**Data provided:**
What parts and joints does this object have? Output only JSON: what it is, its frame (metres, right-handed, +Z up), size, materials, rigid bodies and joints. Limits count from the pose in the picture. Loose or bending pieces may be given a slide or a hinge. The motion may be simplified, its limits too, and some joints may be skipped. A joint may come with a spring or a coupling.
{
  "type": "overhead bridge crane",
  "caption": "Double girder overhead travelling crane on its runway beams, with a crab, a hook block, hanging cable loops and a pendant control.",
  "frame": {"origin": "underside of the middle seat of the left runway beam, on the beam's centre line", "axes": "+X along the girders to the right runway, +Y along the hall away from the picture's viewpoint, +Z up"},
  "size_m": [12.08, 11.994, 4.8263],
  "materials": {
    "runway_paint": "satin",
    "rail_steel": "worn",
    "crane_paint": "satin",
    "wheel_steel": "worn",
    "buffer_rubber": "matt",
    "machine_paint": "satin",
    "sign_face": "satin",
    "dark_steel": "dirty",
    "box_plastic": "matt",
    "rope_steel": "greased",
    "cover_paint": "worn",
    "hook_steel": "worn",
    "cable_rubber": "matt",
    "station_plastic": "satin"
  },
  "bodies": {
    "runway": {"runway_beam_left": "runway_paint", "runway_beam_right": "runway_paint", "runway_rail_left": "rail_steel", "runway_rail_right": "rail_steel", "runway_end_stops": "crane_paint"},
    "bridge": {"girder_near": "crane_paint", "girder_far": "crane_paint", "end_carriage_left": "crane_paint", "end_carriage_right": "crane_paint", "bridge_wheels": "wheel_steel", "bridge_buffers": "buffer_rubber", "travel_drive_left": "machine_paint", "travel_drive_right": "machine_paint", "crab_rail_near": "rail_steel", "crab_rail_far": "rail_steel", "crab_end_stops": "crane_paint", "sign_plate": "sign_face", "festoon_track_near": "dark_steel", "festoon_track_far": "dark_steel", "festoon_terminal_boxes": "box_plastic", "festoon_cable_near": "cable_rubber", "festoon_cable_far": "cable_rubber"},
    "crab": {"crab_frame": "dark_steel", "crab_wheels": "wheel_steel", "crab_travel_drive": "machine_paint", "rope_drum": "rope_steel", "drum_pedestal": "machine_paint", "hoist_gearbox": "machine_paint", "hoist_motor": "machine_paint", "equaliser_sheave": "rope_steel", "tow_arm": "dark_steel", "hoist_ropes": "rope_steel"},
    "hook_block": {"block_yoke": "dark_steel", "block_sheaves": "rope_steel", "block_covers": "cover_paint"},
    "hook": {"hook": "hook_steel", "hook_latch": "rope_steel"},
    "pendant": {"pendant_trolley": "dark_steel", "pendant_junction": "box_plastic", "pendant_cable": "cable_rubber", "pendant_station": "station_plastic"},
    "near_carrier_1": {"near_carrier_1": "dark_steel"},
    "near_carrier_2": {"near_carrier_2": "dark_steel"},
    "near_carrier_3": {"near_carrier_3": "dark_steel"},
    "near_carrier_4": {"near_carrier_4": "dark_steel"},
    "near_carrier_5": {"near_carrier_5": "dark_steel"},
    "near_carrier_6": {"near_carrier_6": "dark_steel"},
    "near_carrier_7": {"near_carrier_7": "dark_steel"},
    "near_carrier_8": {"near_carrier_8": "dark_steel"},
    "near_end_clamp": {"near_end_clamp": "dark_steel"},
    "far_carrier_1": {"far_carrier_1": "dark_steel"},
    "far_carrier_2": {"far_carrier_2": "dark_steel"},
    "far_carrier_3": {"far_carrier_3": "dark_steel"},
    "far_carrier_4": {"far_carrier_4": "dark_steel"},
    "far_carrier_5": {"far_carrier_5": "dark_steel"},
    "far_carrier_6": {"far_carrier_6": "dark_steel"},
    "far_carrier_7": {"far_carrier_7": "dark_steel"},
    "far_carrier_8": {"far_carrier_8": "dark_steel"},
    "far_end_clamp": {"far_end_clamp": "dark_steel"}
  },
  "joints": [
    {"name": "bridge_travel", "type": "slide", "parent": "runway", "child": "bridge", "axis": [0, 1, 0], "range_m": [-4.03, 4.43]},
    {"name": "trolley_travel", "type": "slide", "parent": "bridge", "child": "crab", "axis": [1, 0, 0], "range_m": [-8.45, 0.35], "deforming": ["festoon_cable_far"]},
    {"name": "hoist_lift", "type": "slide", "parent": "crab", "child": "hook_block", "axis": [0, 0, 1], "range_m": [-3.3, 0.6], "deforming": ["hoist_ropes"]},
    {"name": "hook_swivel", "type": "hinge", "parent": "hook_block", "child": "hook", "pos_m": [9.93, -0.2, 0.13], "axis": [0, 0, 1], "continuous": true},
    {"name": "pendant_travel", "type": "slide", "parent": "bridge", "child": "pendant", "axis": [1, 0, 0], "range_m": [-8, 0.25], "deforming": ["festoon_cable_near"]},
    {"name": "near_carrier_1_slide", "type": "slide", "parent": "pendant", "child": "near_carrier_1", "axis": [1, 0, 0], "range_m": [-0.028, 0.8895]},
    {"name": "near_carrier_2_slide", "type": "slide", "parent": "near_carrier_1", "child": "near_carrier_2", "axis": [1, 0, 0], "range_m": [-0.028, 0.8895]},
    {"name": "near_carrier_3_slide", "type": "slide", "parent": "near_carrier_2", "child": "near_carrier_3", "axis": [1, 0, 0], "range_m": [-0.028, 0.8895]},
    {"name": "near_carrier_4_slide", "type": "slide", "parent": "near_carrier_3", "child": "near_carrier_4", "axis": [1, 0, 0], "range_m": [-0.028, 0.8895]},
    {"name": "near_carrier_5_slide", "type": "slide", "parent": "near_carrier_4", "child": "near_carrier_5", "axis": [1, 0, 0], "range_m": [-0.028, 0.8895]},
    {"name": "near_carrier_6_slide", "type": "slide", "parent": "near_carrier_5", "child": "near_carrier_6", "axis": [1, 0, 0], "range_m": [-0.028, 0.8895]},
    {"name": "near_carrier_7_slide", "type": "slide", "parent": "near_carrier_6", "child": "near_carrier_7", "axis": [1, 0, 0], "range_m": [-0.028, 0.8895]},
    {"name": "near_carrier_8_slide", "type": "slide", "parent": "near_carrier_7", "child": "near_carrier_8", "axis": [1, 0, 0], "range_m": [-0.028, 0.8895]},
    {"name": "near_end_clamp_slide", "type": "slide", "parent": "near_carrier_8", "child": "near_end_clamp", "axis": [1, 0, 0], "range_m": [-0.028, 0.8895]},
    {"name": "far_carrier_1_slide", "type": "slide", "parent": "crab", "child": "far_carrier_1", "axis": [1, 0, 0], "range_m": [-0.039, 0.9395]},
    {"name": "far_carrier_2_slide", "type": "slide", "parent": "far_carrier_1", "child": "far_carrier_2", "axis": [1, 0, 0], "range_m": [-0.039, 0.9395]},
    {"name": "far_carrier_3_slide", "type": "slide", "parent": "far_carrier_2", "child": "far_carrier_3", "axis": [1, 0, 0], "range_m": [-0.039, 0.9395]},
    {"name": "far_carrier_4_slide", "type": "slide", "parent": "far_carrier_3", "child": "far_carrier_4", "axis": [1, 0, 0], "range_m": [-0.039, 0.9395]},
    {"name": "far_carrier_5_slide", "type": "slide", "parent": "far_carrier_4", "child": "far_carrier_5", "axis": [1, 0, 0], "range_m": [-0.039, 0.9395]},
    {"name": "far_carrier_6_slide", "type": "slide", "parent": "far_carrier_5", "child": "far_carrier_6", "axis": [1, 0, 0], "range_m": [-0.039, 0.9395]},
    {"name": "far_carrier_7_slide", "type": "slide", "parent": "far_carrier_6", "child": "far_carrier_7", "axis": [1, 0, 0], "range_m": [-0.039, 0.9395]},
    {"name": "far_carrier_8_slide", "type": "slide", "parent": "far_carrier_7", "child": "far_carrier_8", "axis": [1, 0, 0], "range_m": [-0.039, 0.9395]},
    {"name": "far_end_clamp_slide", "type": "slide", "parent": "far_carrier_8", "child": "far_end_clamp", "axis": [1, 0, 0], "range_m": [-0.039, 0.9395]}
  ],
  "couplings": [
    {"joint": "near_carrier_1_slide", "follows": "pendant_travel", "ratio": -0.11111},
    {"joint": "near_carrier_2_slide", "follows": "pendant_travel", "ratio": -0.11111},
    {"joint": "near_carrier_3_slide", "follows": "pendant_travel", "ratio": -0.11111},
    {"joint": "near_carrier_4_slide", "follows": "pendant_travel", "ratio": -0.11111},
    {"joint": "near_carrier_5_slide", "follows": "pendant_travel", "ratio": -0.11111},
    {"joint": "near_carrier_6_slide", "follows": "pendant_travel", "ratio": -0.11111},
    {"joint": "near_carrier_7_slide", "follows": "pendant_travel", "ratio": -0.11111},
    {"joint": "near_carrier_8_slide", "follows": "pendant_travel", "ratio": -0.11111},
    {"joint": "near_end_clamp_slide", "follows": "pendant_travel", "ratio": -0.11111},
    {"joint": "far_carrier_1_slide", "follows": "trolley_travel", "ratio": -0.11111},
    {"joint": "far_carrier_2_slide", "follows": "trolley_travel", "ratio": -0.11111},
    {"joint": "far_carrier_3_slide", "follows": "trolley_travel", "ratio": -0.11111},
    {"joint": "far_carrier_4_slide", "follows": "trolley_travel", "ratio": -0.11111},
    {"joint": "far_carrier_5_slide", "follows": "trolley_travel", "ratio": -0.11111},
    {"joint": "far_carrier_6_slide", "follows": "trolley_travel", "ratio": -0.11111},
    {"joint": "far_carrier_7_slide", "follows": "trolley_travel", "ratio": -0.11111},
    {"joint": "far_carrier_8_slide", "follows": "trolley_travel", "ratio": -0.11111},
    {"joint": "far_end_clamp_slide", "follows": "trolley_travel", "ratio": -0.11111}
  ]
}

**Requirement:** What count of lines in the listing contain the word "joints"? Reply with the number only.

**Correct answer:** 2